"Cinque secondi" insegna che si può sempre tornare a vivere Paolo Virzì dirige Valerio Mastandrea in una storia di perdita e rinascita
Ci vuole così poco per cambiare una vita. A volte anche solo Cinque secondi. Capita al personaggio di Adriano Sereni del film di Paolo Virzì, interpretato da Valerio Mastandrea, che vede sfuggirsi dalle mani la famiglia, il lavoro, la pace che aveva attorno a seguito di una svista che gli è costata tutto. L’uomo sceglie così di convivere con una conseguenza che finisce per invadere qualsiasi suo spazio, un’esistenza che smette di essere tale poiché, in ogni attimo, riverbera ciò che ha fatto.

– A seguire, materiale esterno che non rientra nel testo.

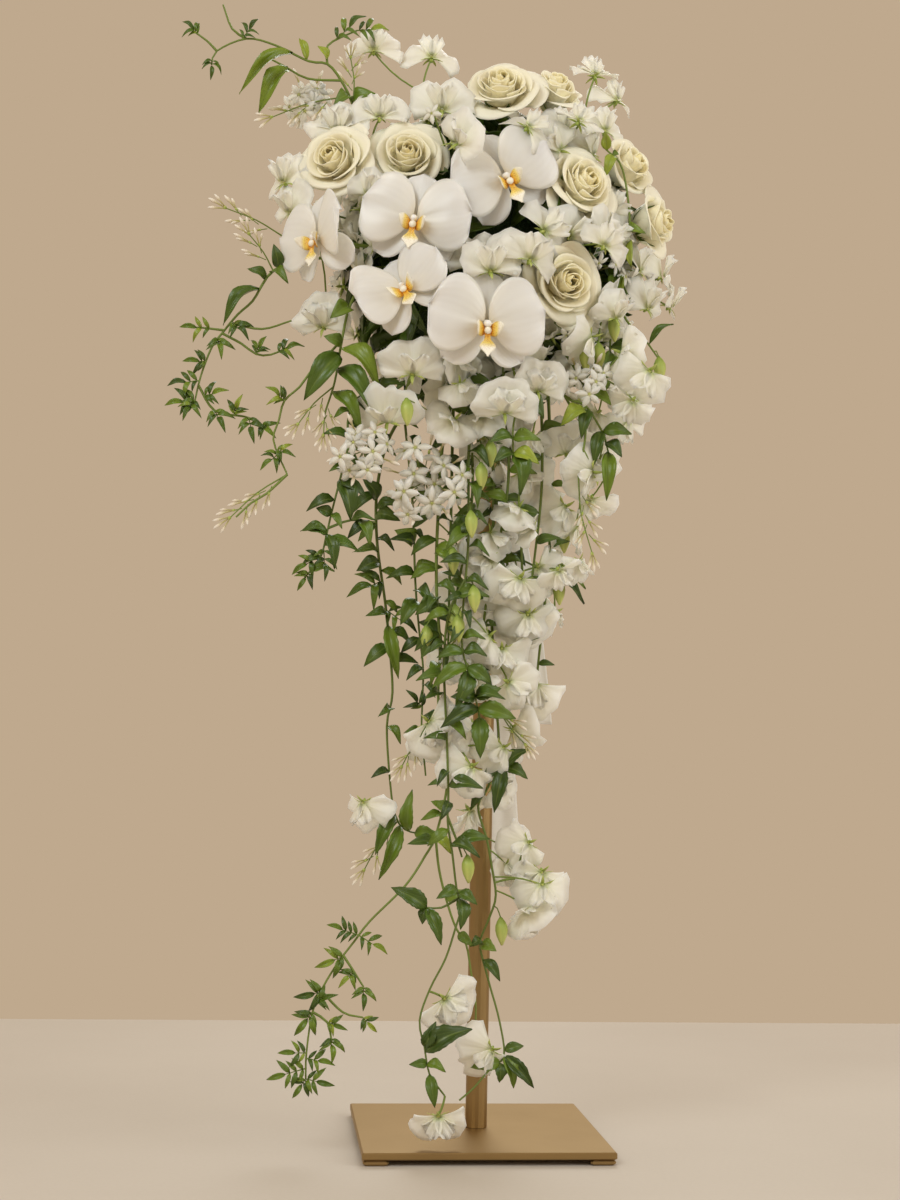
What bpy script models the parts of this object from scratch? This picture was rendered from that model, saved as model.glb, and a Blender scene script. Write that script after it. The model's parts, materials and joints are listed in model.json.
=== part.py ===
# A cascading bridal bouquet on a brass display stand.
#
# Metres, +Z up, and the flowers face -Y. Every place below is measured from
# the foot of the stand's pole, in centimetres as (right, back, up), and the
# whole is then moved by stand_offset, so that the origin is under its middle.
# Each bloom, spray, vine and piece of the stand is one closed solid.

import math
import random

import bpy
import numpy as np
from mathutils.bvhtree import BVHTree

# The stand.
plate_size = 0.250
plate_thickness = 0.007
plate_edge = 0.0012
foot_size = 0.025
foot_height = 0.0052
foot_round = 0.0018
foot_inset = 0.001
pole_radius = 0.01125
pole_top = 0.880
seat_gap = 0.0003

# Where the pole stands, from the middle of the whole object.
stand_offset = (0.0648, 0.0215)

# The green foam ball in the head, and the dome that its blooms lie on.
core_centre = np.array([-0.005, 0.0, 0.930])
core_radii = np.array([0.120, 0.095, 0.125])
core_rings = 7
core_sides = 12
stem_depth = 0.024

# Thicknesses of what grew.
petal_thickness = 0.0008
leaf_thickness = 0.0007
carve_gap = 0.00042
box_margin = 0.001

# A plant that keeps less than this share of its volume after trimming is named.
least_share = 0.97

# Stems, by how wide they are at the root and at the tip.
vine_root_width = 0.0032
branch_root_width = 0.0022
vine_tip_width = 0.0014
bloom_stem_radius = 0.0025
spray_stem_radius = 0.0016
stalk_radius = 0.0011
stalk_seat = 0.0016
step_along_vine = 0.036
stalk_bow = 0.001
bare_tip = 0.003
shoot_gap = 0.0012
shoot_clear = 0.009
shoot_shifts = (0, 0.001, -0.001, 0.002, -0.002, 0.003, -0.003, 0.0045, -0.0045, 0.006, -0.006)

# Leaves longer than this are folded along the rib. Each row of a leaf lies at
# its share of the length and has its share of the width.
large_leaf = 0.045
large_leaf_rows = ((0.30, 1.0), (0.68, 0.74))
small_leaf_rows = ((0.42, 1.0),)
leaf_arch = 0.10
leaf_fold = 0.11
leaf_tip_drop = 0.05
leaflet_width = 0.42

# The rib of a sprig, from which a pair of leaflets grows at each joint.
sprig_rib = {"half": 0.0006, "thickness": 0.0010, "joint": 0.0022, "first": 0.0025, "spare": 0.0035}
sprig_shortest = 0.0060
sprig_pair_room = 0.0055
sprig_lean = 0.6

# Slender buds, and the forking stalk that they stand on.
slender_bud = {"length": 0.021, "fat_at": 0.72, "half": 0.0013, "thickness": 0.0024, "tip": 0.0008}
spray_stalk = {
    "first": 0.22,
    "span": 0.74,
    "half": 0.0006,
    "widths": [0.0012, 0.0010],
    "depths": [0.0012, 0.0009],
}
spray_spread = {"side": 0.55, "sway": 0.2, "turn": 5.1, "drop": -0.15}

# Plump lime buds: how far their top is over the middle, and rows of (drop, width).
plump_bud = {"top": 0.011, "bow": 0.003, "stalk": 0.0012, "length": 0.022, "tip": 0.0010}
plump_bud_rows = ((0.006, 0.0105), (0.014, 0.0095))
plump_bud_hang = 0.022

# Where the stems stand in the blooms, behind the middle.
orchid_stem_depth = 0.008
rose_stem_depth = 0.018

# A spray's fork, a jasmine head's joint, and how a head's stars turn outwards.
fork_share = 0.45
fork_reach = 0.02
fork_aim = 0.7
star_joint = {"back": (0, 0.020, 0.004), "radius": 0.0028, "seat": 0.0010, "throat": 0.0015}
star_spread = 0.05
golden_turn = 2.39996

# How far a trial shoot stands off its stem, and by how much it must miss all else.
trial_start = 0.0035
trial_half = 0.0005
trial_margin = 0.0008
crossing_margin = 0.0002
near_margin = 0.0005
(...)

Un incidente che lo renderà un solitario, un eremita. Che lo chiuderà in se stesso come chiuso è anche nelle vecchie stalle di una tenuta ristrutturata e utilizzate come B&B dove Adriano vuole vivere crogiolandosi nella propria colpa e non incontrando nessuno. Tutto cambierà quando, nella sua fortezza lontana da tutti, farà breccia un gruppo di ragazzi che vogliono risanare la vigna della villa del vecchio conte, finendo per coinvolgerlo nella loro impresa e facendolo tornare, gradualmente, alla vita.
È uno scambio di visioni quello che avviene in Cinque secondi. Due cosmi che collidono, diversi eppure che si fondono, che portano sguardi differenti sulla vita, la genitorialità, lo stare al mondo. Adriano, con un Mastandrea che è solito tirare fuori la sua rudezza in personaggi non sempre accoglienti e morbidi, finirà per tornare a una parvenza di esistenza proprio quando dei giovani così diversi da lui gli faranno scoprire che la vita non è destinata a fermarsi, nemmeno quando ciò che avviene sembra dire il contrario.
Ovviamente la dicotomia tra il protagonista e i giovani è netta e un po’ facile nell’essere tracciata. La scrittura cerca di svincolarsi da alcune retoriche come quella dei ragazzi e le ragazze che “non vogliono fare nulla” mostrando come la comune è formata in realtà da studiosi, accademici e scienziati, ma è chiaro che Virzì e i fidi collaboratori Francesco Bruni e Carlo Virzì scivolino comunque in un involontario - seppur perdonabile - paternalismo. Non pedante o fastidioso, dettato solamente e probabilmente dal background degli autori, che comunque si sforzano di non sembrare bacchettoni e che a questi giovani intraprendenti si sente che vogliono bene, così come finirà per volergliene il protagonista.
Anche se, tra tutti, ad essere più amata, e così anche dagli spettatori, è la scheggia impazzita di Valeria Bruni Tedeschi, nel ruolo di un’amica e collega di Adriano, un’avvocata che cerca di trascinarlo via dalla tana in cui si è rinchiuso, gioiosa e disperata come solo l’attrice sa essere nell’impersonare le sue donne spettinate. Mentre l’uomo preferisce finire divorato dai propri stessi sensi di colpa, la sua Giuliana tenta di tirarlo via restituendo in poche scene un intero universo che ci parla di lei come persona singola, ma anche come pianeta che ruota intorno al protagonista. Confidente ma potenziale amante, innamorata eppure libera e indipendente, la personaggia ruba la scena e infonde in Cinque secondi un afflato di dolore e tenerezza, di irresistibile tenacia e fragilità.
Che è poi come comincia a ri-crescere la vigna accudita dalla comunità, dimostrando che da soli si è destinati a marcire e seccare, mentre insieme si può rinascere, anche quando si è stati a contatto con la morte. Semplice e portata all’essenziale, toccata dalla tragedia ma impossibilitata a non raccontare che c’è sempre l’opportunità di ritrovare un senso per vivere, Cinque secondi è un’opera sul dover e poter ricominciare a respirare. Anche quando sembra inconcepibile, anche quando non se ne avrebbe più voglia.